Tonight, I’m going to see Steve Martin in concert, playing banjo with the Steep Canyon Rangers. It should be a good time – I’ve heard some of the songs already. Actually, I’ve heard earlier versions of the songs already; I have a copy of the LP, The Steve Martin Brothers. The post title comes from the liner notes:

Dear Banjo Music Customer:

Note for note, banjo music is the cheapest music available in America today. While the average rock song has 75 to 100 notes per song, banjo music can have a full 200 to 300 notes per song, not including fade-outs. So called “easy listenin'” records may be easy on the ears, but they’re sure hard on the pocketbook at an average of 50 notes per song. It’s ok to listen to free music on the radio, but my music dollar will be spent on banjo music every time.

See you at the movies!


Should be a fun evening. I’m certainly looking forward to it. Maybe I’ll see if I can get him to sign the LP.

Thumb (in your eye) drive

Thursday, October 15th, 2009

I’m surprised I haven’t seen this in the Thinkgeek catalog.

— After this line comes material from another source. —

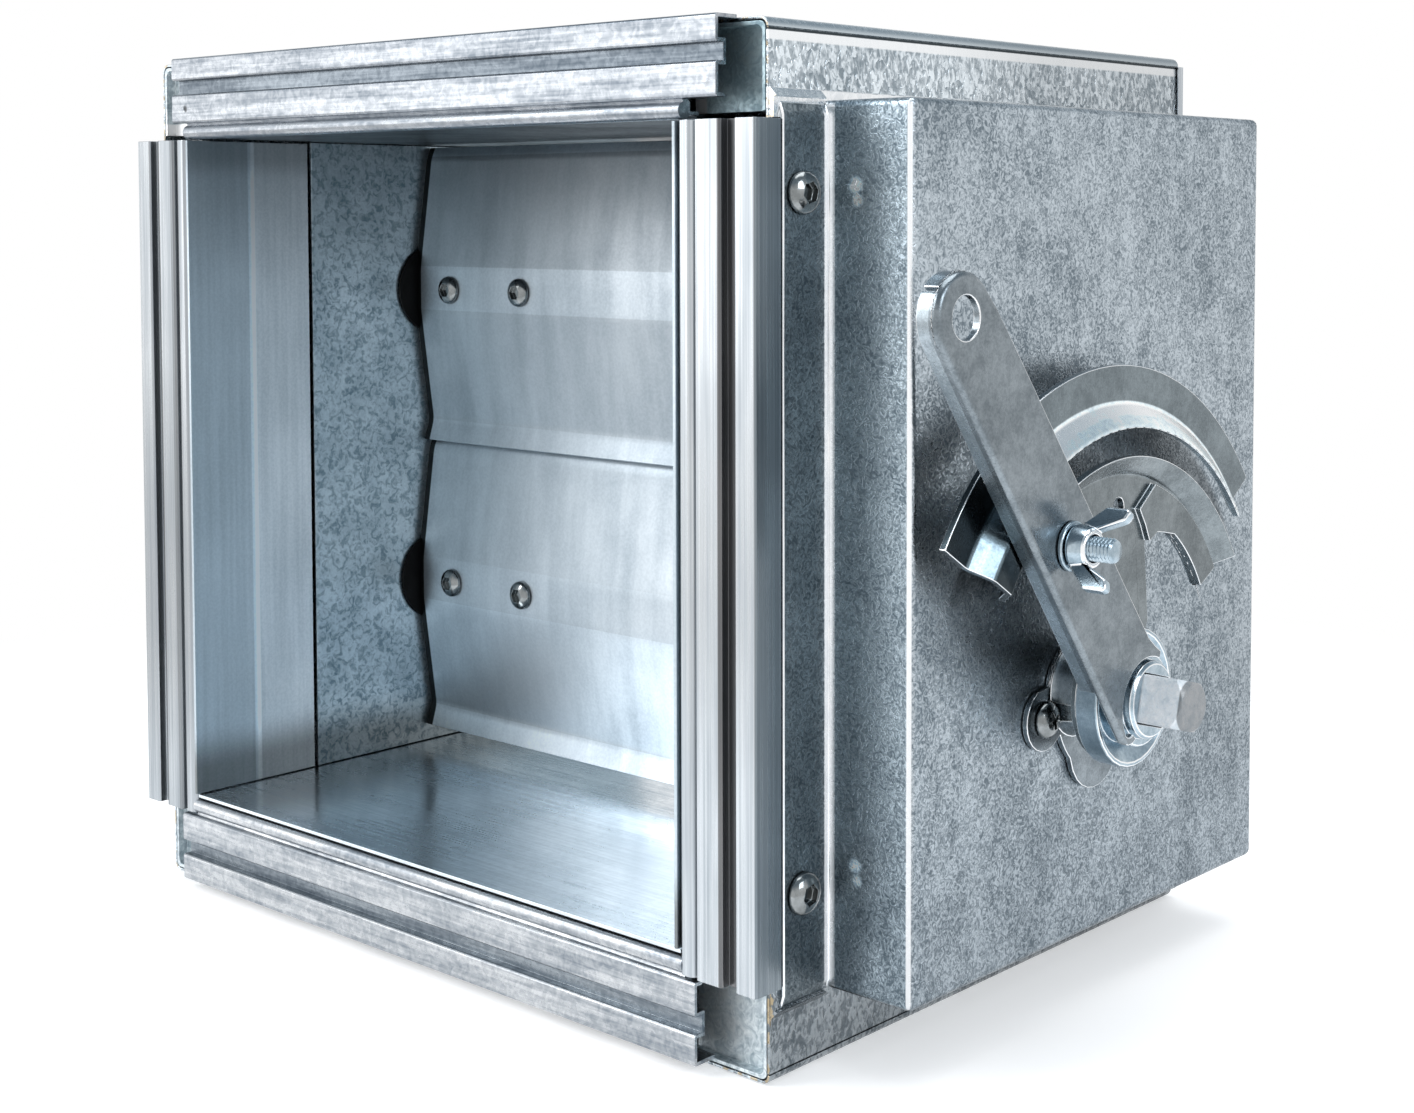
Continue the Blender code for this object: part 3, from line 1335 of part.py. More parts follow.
def square_bore(target, low, high, gap):
    """A square hole for the drive stub, turned with it."""
    square = rounded_square(SHAFT_HALF + gap, SHAFT_EDGE)
    turn = math.radians(-STUB_TURN)
    return cut(target, plate("cutter", [square], low, high, "X", None, dial_centre(), turn, CUTTERS))


def build_drive():
    """The stub, which carries the lever's turn through the cover, and the dished collar it passes through."""
    start_x = SHAFT_RIGHT_X + SEAT_GAP
    square = rounded_square(SHAFT_HALF, SHAFT_EDGE)
    turn = math.radians(-STUB_TURN)
    stub = plate("drive_stub", [square], start_x, STUB_END_X, "X", ZINC, dial_centre(), turn)
    bake(stub)
    reach = SHAFT_HALF * math.sqrt(2.0)
    taper_end = STUB_END_X - STUB_CHAMFER - (reach - SHAFT_HALF)
    cone = [
        (0.0, STUB_END_X),
        (SHAFT_HALF - STUB_END_EASE, STUB_END_X),
        (SHAFT_HALF + STUB_CHAMFER, STUB_END_X - STUB_CHAMFER),
        (reach + CUT, taper_end),
        (reach + CUT, start_x - CUT),
        (0.0, start_x - CUT),
    ]
    keep = turned("cutter", cone, "X", None, dial_centre(), collection=CUTTERS)
    smooth(combine(stub, keep, "INTERSECT"))
    rim_x = COLLAR_X + COLLAR_RIM
    seat_x = LEVER_BACK_X - SEAT_GAP
    neck_x = LEVER_FACE_X + COLLAR_NECK_RISE
    profile = [
        (0.0, neck_x),
        (COLLAR_NECK_RADIUS - COLLAR_EDGE, neck_x),
        (COLLAR_NECK_RADIUS, neck_x - COLLAR_EDGE),
        (COLLAR_NECK_RADIUS, seat_x),
        (COLLAR_SEAT_RADIUS - COLLAR_EDGE / 2, seat_x),
        (COLLAR_SEAT_RADIUS, seat_x - COLLAR_EDGE / 2),
        (COLLAR_DISH_RADIUS, rim_x - COLLAR_DISH_DEPTH),
        (COLLAR_RADIUS - COLLAR_RIM_WALL, rim_x),
        (COLLAR_RADIUS - COLLAR_RIM_WALL / 4, rim_x),
        (COLLAR_RADIUS, rim_x - COLLAR_RIM_WALL / 2),
        (COLLAR_RADIUS, COLLAR_X + COLLAR_EDGE / 2),
        (COLLAR_RADIUS - COLLAR_EDGE / 2, COLLAR_X),
        (0.0, COLLAR_X),
    ]
    collar = turned("shaft_collar", profile, "X", ZINC, dial_centre())
    square_bore(collar, COLLAR_X - CUT, neck_x + CUT, SEAT_GAP)
    smooth(collar)


def lever_place(along, aside):
    """The world place of a place on the lever, which is measured along and to the right of its own line."""
    lean = math.radians(LEVER_ANGLE)
    out = along * math.sin(lean) + aside * math.cos(lean)
    high = along * math.cos(lean) - aside * math.sin(lean)
    return (0.0, BLADE_AXIS_Y + out, LOWER_AXIS_Z + high)


def lever_outline():
    """The lever seen from the right, as (aside, along): its open jaw holds the collar's neck.

    It runs round the jaw, up the folded left side, over the round tip and down to the small step at the right.
    """
    jaw = (JAW_OFFSET, 0.0)
    foot = LEVER_MIDDLE + LEVER_FOOT_WIDTH
    mouth = math.degrees(math.asin(LEVER_STEP_LOW / JAW_RADIUS))
    inside = arc(jaw, JAW_RADIUS, mouth, 180.0 - JAW_TOE_SPREAD, 14)
    toe = (LEVER_LEFT + JAW_WALL + JAW_TOE_RADIUS, JAW_TOE_RISE)
    inside += arc(toe, JAW_TOE_RADIUS, 180.0, JAW_TOE_END, 6)
    outside = arc(toe, JAW_TOE_RADIUS + JAW_WALL, JAW_TOE_END, 180.0, 6)
    tip = (LEVER_MIDDLE, LEVER_TIP_DISTANCE)
    lean = math.degrees(math.atan2(foot - LEVER_MIDDLE - LEVER_TIP_RADIUS, LEVER_TIP_DISTANCE))
    top = arc(tip, LEVER_TIP_RADIUS, 180.0, lean, 16)
    step = [
        (foot, LEVER_STEP_HIGH),
        (foot + LEVER_STEP_OUT / 2, (LEVER_STEP_HIGH + LEVER_STEP_LOW) / 2),
        (foot + LEVER_STEP_OUT, LEVER_STEP_LOW + LEVER_STEP_OUT / 2),
        (foot + LEVER_STEP_OUT / 2, LEVER_STEP_LOW),
    ]
    return inside + outside + top + step


def flange_zone(inset):
    """The lever's folded left side and round tip, moved inwards by the inset."""
    tip = (LEVER_MIDDLE, LEVER_TIP_DISTANCE)
    radius = LEVER_TIP_RADIUS - inset
    top = arc(tip, radius, 180.0, 0.0, 16)
    return [(LEVER_LEFT + inset, LEVER_FLANGE_START)] + top


def build_lever():
    """One pressed plate with an edge folded towards the cover along its left side and round its tip."""
    turn = math.radians(-LEVER_ANGLE)
    centre = dial_centre()
    lever = plate("lever", [lever_outline()], LEVER_BACK_X, LEVER_FACE_X, "X", PRESSED_STEEL, centre, turn)
    soften_fold(lever)
    outside = flange_zone(0.0)
    inside = flange_zone(LEVER_SHEET)
    fold = plate(
        "cutter",
        [outside + inside[::-1]],
        LEVER_FLANGE_END_X,
        LEVER_FACE_X - (LEVER_SHEET + LEVER_BEND) / 2,
        "X",
        PRESSED_STEEL,
        centre,
        turn,
        CUTTERS,
    )
    join(lever, fold)
    low = LEVER_FLANGE_END_X - CUT

    def remove(outline):
        cut(lever, plate("cutter", [outline], low, LEVER_BACK_X, "X", None, centre, turn, CUTTERS))

    tip = Vector((LEVER_MIDDLE, LEVER_TIP_DISTANCE))
    slit = Matrix.Rotation(math.radians(TAB_SLIT_ANGLE), 2)
    half = TAB_SLIT_WIDTH / 2
    reach = LEVER_TIP_RADIUS + CUT
    root = LEVER_TIP_RADIUS - LEVER_SHEET - CUT
    sides = ((-half, root), (half, root), (half, reach), (-half, reach))
    remove([tuple(tip + slit @ Vector(corner)) for corner in sides])
    end = Matrix.Rotation(math.radians(TAB_END_ANGLE), 2)
    below = ((0.0, root), (0.0, reach), (root, reach), (root, root))
    remove([tuple(tip + end @ Vector(corner)) for corner in below])
    for along, aside, radius in (
        (BOLT_DISTANCE, BOLT_OFFSET, BOLT_RADIUS + SEAT_GAP),
        (LEVER_TIP_DISTANCE, LEVER_MIDDLE, LEVER_TIP_HOLE_RADIUS),
    ):
        place = lever_place(along, aside)
        cut_drum(lever, radius, LEVER_BACK_X - CUT, LEVER_FACE_X + CUT, "X", place, ROUND_STEPS)
    smooth(lever)


def soften_fold(lever):
    """Rounds the fold: the face's outer edge along the left side and round the tip."""
    work = bmesh.new()
    work.from_mesh(lever.data)
    bmesh.ops.dissolve_limit(work, angle_limit=0.001, verts=work.verts, edges=work.edges)
    bend = []
    for edge in work.edges:
        first, second = (vertex.co for vertex in edge.verts)
        on_face = min(first.z, second.z) > LEVER_FACE_X - SEAT_GAP
        left_side = max(first.x, second.x) < LEVER_LEFT + CUT
        round_tip = min(first.y, second.y) > LEVER_TIP_DISTANCE - SEAT_GAP
        if on_face and (left_side or round_tip):
            bend.append(edge)
    bmesh.ops.bevel(work, geom=bend, offset=LEVER_BEND, segments=3, profile=0.5, affect="EDGES")
    work.to_mesh(lever.data)
    work.free()


def build_clamp():
    """The clamp bolt through the lever, its washer and its wing nut."""
    place = lever_place(BOLT_DISTANCE, BOLT_OFFSET)
    under = LEVER_BACK_X - SEAT_GAP
    bolt_profile = [
        (0.0, BOLT_END_X),
        (BOLT_RADIUS - BOLT_EDGE, BOLT_END_X),
        (BOLT_RADIUS, BOLT_END_X - BOLT_EDGE),
        (BOLT_RADIUS, under),
        (BOLT_HEAD_RADIUS, under),
        (BOLT_HEAD_RADIUS, under - BOLT_HEAD + BOLT_EDGE),
        (BOLT_HEAD_RADIUS - BOLT_EDGE, under - BOLT_HEAD),
        (0.0, under - BOLT_HEAD),
    ]
    smooth(turned("clamp_bolt", bolt_profile, "X", ZINC, place, 0.0, ROUND_STEPS))
    washer_x = LEVER_FACE_X + SEAT_GAP
    bore = BOLT_RADIUS + SEAT_GAP
    washer_profile = [
        (bore, washer_x + WASHER),
        (WASHER_RADIUS - WASHER_EDGE, washer_x + WASHER),
        (WASHER_RADIUS, washer_x + WASHER - WASHER_EDGE),
        (WASHER_RADIUS, washer_x),
        (bore, washer_x),
    ]
    smooth(turned("clamp_washer", washer_profile, "X", ZINC, place, 0.0, ROUND_STEPS))
    nut_x = washer_x + WASHER + SEAT_GAP
    nut_profile = [
        (bore, nut_x + NUT_HEIGHT),
        (NUT_WAIST - NUT_EDGE / 2, nut_x + NUT_HEIGHT),
        (NUT_WAIST, nut_x + NUT_HEIGHT - NUT_EDGE / 2),
        (NUT_RADIUS, nut_x + NUT_EDGE),
        (NUT_RADIUS - NUT_EDGE / 3, nut_x),
        (bore, nut_x),
    ]
    nut = turned("wing_nut", nut_profile, "X", ZINC, place, 0.0, ROUND_STEPS)
    bake(nut)
    root = (bore + NUT_WAIST) / 2
    for sign in (-1, 1):
        foot = [(root, WING_FOOT), (NUT_RADIUS, WING_FOOT), (WING_SPAN, WING_RISE - WING_WIDTH)]
        end = [(WING_SPAN, WING_RISE - WING_EDGE), (WING_SPAN - WING_EDGE, WING_RISE)]
        inner = [(WING_SPAN - WING_WIDTH / 2, WING_RISE - WING_EDGE), (root, NUT_HEIGHT - NUT_EDGE)]
        wing = [(sign * across, high) for across, high in foot + end + inner]
        sheet = plate("cutter", [wing], -WING_SHEET / 2, WING_SHEET / 2, "Z", ZINC, collection=CUTTERS)
        rounded(sheet, WING_EDGE, 2)
        bake(sheet)
        spin = math.radians(90.0 - WING_TURN)
        stand = Matrix(((0, 1, 0), (1, 0, 0), (0, 0, -1))).to_4x4()
        lift = Matrix.Translation((nut_x, place[1], place[2]))
        sheet.matrix_world = lift @ Matrix.Rotation(spin, 4, "X") @ stand
        join(nut, sheet)
    smooth(nut)


build_casing()
build_duct()
build_front_rails()
build_front_corners()
build_rear_rails()
build_blades()
build_shafts()
build_bushes()
build_linkage()
build_cover()
build_bracket()
build_quadrant()
build_drive()
build_lever()
build_clamp()
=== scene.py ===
"""Looks of the volume control damper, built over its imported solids.

Every length is in metres unless a name ends in _mm. X runs across the duct, Y from the front
flange to the rear one, Z up, with the origin in the middle of the casing's bottom face.
"""

from __future__ import annotations

import json
import logging
import math
from dataclasses import dataclass, field
from enum import Enum

import bmesh
import bpy
import numpy as np
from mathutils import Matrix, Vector

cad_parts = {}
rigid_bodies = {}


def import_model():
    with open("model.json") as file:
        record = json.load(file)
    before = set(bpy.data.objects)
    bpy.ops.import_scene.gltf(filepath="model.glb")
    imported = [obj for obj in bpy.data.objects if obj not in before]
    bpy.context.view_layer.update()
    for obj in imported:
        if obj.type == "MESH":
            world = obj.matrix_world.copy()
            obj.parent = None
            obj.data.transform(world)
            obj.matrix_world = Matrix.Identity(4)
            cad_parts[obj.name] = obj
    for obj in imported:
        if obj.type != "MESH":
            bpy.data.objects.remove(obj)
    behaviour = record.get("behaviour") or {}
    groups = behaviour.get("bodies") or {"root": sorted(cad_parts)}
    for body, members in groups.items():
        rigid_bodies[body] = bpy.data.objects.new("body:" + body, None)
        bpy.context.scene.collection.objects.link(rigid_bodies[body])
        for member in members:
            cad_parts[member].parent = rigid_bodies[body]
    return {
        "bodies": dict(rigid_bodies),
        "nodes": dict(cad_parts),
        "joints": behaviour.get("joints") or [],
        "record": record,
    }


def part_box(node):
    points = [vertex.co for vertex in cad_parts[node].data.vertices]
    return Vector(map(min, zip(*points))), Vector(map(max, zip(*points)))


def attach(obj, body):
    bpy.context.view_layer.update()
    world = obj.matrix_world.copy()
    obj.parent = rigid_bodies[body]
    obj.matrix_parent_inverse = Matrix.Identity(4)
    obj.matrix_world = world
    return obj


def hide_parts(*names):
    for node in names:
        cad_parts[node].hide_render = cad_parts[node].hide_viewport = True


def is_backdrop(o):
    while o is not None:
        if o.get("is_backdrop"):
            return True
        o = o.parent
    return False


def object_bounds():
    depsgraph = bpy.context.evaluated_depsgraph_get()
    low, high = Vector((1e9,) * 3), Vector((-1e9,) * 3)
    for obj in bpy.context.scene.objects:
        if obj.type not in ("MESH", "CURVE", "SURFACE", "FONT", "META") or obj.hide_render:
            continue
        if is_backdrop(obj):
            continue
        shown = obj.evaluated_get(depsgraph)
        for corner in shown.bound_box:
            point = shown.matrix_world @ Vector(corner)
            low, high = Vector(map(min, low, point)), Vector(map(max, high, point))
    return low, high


LOG = logging.getLogger("damper")
MM = 0.001
SAME_PLACE = 1e-7

Tree = bpy.types.NodeTree
Socket = bpy.types.NodeSocket

TIMES = {"operation": "MULTIPLY"}
TIMES_PLUS = {"operation": "MULTIPLY_ADD"}
GREATER = {"operation": "MAXIMUM"}
SMOOTH = {"interpolation_type": "SMOOTHSTEP"}
COLOURS = {"data_type": "RGBA"}


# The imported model


@dataclass
class Frame:
    """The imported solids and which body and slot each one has."""

    loaded: dict
    body_of: dict[str, str] = field(default_factory=dict)
    slot_of: dict[str, str] = field(default_factory=dict)

    def __post_init__(self) -> None:
        """Reads the record's lists."""
        record = self.loaded["record"]
        for body, nodes in record["behaviour"]["bodies"].items():
            for node in nodes:
                self.body_of[node] = body
        for entry in record["subparts"]:
            self.slot_of[entry["node"]] = entry["material_slot"]

    def node(self, name: str) -> bpy.types.Object:
        """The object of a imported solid."""
        return self.loaded["nodes"][name]


# Colours and shader nodes


def linear(colour: str, gain: float = 1.0) -> tuple[float, float, float, float]:
    """Turns an sRGB hex value to linear light.

    Args:
        colour: Six hex digits after a hash sign.
        gain: A factor on the linear value.

    Returns:
        Red, green, blue and alpha, from 0 to 1.
    """
    parts = [int(colour[start : start + 2], 16) / 255 for start in (1, 3, 5)]
    lit = [part / 12.92 if part <= 0.04045 else ((part + 0.055) / 1.055) ** 2.4 for part in parts]
    return (*(min(value * gain, 1.0) for value in lit), 1.0)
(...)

Ah, I guess they do carry it; I just hadn’t noticed it.


Thursday, October 15th, 2009

It will likely be a long time before I can try chicken-fried bacon, but I found a recipe for bacon sushi I can make at home. Part 2 here.

Via Double-plus Undead.

I loves me some good snark

Wednesday, October 14th, 2009

And I found some in a comment on this post at Villainous Company:

Thank God we have a man who is as qualified and deserving to be President as he is, say, to win the Nobel Peace Prize.

Not much to show after thirty years

Wednesday, October 14th, 2009

I was going through boxes in the garage the other day, looking for things to fill the bookcases I recently assembled, when I came across the October 1979 issue of Dr. Dobb’s Journal of Computer Calisthenics & Orthodontia. The magazine is now known as “Dr. Dobb’s,” but things back then were a little looser, with many companies having fanciful names – among the others I recall are Pickles & Trout, Parasitic Engineering, and Brown Dog Engineering, and Infoworld was once known as the Silicon Gulch Gazette. I used to work for a word processor company called NBI. Management claimed that it stood for “Nothing But Initials,” but I’ve seen one of the company’s original business cards, and its original name was Necton Bylennium, Inc. As an aside, I read about a man in California who was starting a computer consultancy back in the early 1980s who had trouble coming up with a business name that contained “computer” or “data” that wasn’t already being used, so he ended up naming his business “Solfan Industries,” with “Solfan” being an initialism for “Sick Of Looking For A Name.”

In any case, that issue of DDJ contains an article which is almost my sole publication to date in the computer field, apart from a letter to the editor in an old Apple II user group publication, a program distributed by the same user group, and a caption in one of the E.E. Times‘ Immortal Works competitions. Not a lot of output for thirty years, is it? Ah, well, something is better than nothing, and it’s not as though I haven’t been doing other things in the meantime.

Come Again?

Wednesday, October 14th, 2009

I’m watching “Deep Fried Paradise” on the Travel Channel, which is an interesting show that would be making me a lot hungrier if I hadn’t just finished lunch.

They’ve just finished a segment at Dyer’s in Memphis, which serves deep-fried hamburgers, where they found a college-age guy who praised them as follows: “It’s always good to go pleasure yourself once a week.” I think he’d probably have phrased that differently if he’d been thinking.

Next time I’m in Texas, though, I want to try to make it to Sodolak’s for the chicken-fried bacon, which was covered in an earlier segment.

I couldn’t prove I was human with these

Thursday, October 8th, 2009

Impossible CAPTCHAs.

I appreciate a good pun

Thursday, October 8th, 2009

This one’s a little too “cutting-edge” for me, though.